Raw data:
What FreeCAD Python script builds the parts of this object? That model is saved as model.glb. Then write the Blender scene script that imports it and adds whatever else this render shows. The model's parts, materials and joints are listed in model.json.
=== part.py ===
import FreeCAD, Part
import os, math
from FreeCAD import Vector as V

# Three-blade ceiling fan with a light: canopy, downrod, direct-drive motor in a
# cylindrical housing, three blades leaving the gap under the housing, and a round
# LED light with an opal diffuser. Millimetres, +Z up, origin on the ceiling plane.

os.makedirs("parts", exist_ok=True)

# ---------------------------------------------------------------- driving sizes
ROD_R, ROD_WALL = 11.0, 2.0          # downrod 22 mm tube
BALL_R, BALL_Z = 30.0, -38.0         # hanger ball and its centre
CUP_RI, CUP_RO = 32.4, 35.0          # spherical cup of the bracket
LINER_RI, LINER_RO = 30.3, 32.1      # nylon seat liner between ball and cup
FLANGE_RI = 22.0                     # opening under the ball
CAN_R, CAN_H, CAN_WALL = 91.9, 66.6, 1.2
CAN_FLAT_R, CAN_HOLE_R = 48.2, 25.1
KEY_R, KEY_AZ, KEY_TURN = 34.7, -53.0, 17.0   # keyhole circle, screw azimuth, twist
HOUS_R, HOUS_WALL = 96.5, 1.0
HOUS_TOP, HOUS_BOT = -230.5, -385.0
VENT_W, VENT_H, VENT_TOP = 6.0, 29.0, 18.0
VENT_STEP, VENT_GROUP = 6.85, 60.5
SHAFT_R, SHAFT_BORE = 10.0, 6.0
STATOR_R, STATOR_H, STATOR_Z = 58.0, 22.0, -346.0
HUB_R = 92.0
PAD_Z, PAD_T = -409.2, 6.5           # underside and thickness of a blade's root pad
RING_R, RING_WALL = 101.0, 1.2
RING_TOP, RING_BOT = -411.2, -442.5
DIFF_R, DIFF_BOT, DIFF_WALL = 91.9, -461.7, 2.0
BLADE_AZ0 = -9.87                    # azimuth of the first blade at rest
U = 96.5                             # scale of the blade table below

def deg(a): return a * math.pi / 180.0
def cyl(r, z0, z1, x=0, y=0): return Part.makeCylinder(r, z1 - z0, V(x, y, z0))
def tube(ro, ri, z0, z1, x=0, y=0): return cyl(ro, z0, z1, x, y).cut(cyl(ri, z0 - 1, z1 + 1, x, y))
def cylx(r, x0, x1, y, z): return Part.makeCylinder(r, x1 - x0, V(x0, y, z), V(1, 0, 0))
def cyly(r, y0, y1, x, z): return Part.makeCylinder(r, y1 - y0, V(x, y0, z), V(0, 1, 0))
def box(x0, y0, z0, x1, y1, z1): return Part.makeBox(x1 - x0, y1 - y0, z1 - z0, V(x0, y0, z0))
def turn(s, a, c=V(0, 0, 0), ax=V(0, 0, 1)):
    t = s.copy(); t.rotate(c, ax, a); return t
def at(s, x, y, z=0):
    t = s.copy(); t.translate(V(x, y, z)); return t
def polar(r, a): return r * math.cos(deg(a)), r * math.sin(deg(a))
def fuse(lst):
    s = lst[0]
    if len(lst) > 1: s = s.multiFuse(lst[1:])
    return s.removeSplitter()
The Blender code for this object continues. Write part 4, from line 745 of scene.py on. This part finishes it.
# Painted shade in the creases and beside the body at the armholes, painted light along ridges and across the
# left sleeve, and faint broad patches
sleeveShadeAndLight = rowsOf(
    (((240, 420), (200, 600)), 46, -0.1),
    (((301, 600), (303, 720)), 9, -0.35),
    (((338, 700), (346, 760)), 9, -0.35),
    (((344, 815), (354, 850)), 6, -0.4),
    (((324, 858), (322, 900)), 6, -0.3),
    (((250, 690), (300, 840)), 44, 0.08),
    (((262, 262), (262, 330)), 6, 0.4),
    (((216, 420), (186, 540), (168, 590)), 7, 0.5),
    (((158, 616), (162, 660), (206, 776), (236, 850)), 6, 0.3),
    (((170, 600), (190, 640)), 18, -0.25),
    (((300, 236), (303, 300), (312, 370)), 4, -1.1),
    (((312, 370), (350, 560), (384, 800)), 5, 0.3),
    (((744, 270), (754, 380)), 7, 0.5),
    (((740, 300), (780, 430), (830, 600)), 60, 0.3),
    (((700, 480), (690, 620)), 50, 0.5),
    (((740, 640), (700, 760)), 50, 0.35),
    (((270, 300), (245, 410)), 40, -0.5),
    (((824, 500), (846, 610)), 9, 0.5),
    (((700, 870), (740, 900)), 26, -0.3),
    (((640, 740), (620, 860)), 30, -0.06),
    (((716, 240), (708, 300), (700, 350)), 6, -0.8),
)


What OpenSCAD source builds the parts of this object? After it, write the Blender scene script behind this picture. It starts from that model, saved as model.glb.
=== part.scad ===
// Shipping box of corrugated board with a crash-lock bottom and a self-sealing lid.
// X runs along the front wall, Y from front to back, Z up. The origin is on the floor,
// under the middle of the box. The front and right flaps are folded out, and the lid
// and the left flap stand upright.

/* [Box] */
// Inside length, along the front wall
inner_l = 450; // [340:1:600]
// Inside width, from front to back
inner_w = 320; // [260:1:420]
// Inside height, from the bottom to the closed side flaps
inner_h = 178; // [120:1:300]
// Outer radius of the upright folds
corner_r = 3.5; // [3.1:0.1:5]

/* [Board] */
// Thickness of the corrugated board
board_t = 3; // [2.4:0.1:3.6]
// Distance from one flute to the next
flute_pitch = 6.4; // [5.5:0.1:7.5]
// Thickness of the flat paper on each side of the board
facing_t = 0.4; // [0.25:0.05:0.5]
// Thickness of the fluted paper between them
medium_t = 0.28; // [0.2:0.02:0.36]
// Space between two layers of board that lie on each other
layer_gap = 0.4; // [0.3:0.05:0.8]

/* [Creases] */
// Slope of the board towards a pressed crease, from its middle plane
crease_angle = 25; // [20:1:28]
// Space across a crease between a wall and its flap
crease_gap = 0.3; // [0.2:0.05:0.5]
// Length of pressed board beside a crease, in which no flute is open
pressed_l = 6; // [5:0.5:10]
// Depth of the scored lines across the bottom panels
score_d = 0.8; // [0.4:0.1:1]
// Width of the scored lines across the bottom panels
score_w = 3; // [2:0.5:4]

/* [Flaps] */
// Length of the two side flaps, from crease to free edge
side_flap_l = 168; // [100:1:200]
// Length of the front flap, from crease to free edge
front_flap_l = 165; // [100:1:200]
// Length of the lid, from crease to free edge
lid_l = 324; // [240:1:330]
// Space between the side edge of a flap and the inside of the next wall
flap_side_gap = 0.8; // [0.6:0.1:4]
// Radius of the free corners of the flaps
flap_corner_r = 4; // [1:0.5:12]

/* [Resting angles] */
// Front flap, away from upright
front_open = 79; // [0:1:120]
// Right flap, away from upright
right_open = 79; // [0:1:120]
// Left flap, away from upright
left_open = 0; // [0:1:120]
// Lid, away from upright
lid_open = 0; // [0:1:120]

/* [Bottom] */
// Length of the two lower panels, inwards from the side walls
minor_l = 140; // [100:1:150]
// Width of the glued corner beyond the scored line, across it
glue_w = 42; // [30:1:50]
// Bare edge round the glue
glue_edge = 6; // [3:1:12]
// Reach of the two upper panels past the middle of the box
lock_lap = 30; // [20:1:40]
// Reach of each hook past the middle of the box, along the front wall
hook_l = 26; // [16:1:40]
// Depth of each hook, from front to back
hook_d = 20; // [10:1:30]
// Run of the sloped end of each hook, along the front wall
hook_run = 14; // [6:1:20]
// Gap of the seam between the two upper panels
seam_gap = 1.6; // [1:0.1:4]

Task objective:
Return, unchanged, the run of lines above that opens with the line containing "What OpenSCAD source" and closes with the line containing "flap_corner_r = 4; // [1:0.5:12]". Include both.

Answer for this exercise:
What OpenSCAD source builds the parts of this object? After it, write the Blender scene script behind this picture. It starts from that model, saved as model.glb.
=== part.scad ===
// Shipping box of corrugated board with a crash-lock bottom and a self-sealing lid.
// X runs along the front wall, Y from front to back, Z up. The origin is on the floor,
// under the middle of the box. The front and right flaps are folded out, and the lid
// and the left flap stand upright.

/* [Box] */
// Inside length, along the front wall
inner_l = 450; // [340:1:600]
// Inside width, from front to back
inner_w = 320; // [260:1:420]
// Inside height, from the bottom to the closed side flaps
inner_h = 178; // [120:1:300]
// Outer radius of the upright folds
corner_r = 3.5; // [3.1:0.1:5]

/* [Board] */
// Thickness of the corrugated board
board_t = 3; // [2.4:0.1:3.6]
// Distance from one flute to the next
flute_pitch = 6.4; // [5.5:0.1:7.5]
// Thickness of the flat paper on each side of the board
facing_t = 0.4; // [0.25:0.05:0.5]
// Thickness of the fluted paper between them
medium_t = 0.28; // [0.2:0.02:0.36]
// Space between two layers of board that lie on each other
layer_gap = 0.4; // [0.3:0.05:0.8]

/* [Creases] */
// Slope of the board towards a pressed crease, from its middle plane
crease_angle = 25; // [20:1:28]
// Space across a crease between a wall and its flap
crease_gap = 0.3; // [0.2:0.05:0.5]
// Length of pressed board beside a crease, in which no flute is open
pressed_l = 6; // [5:0.5:10]
// Depth of the scored lines across the bottom panels
score_d = 0.8; // [0.4:0.1:1]
// Width of the scored lines across the bottom panels
score_w = 3; // [2:0.5:4]

/* [Flaps] */
// Length of the two side flaps, from crease to free edge
side_flap_l = 168; // [100:1:200]
// Length of the front flap, from crease to free edge
front_flap_l = 165; // [100:1:200]
// Length of the lid, from crease to free edge
lid_l = 324; // [240:1:330]
// Space between the side edge of a flap and the inside of the next wall
flap_side_gap = 0.8; // [0.6:0.1:4]
// Radius of the free corners of the flaps
flap_corner_r = 4; // [1:0.5:12]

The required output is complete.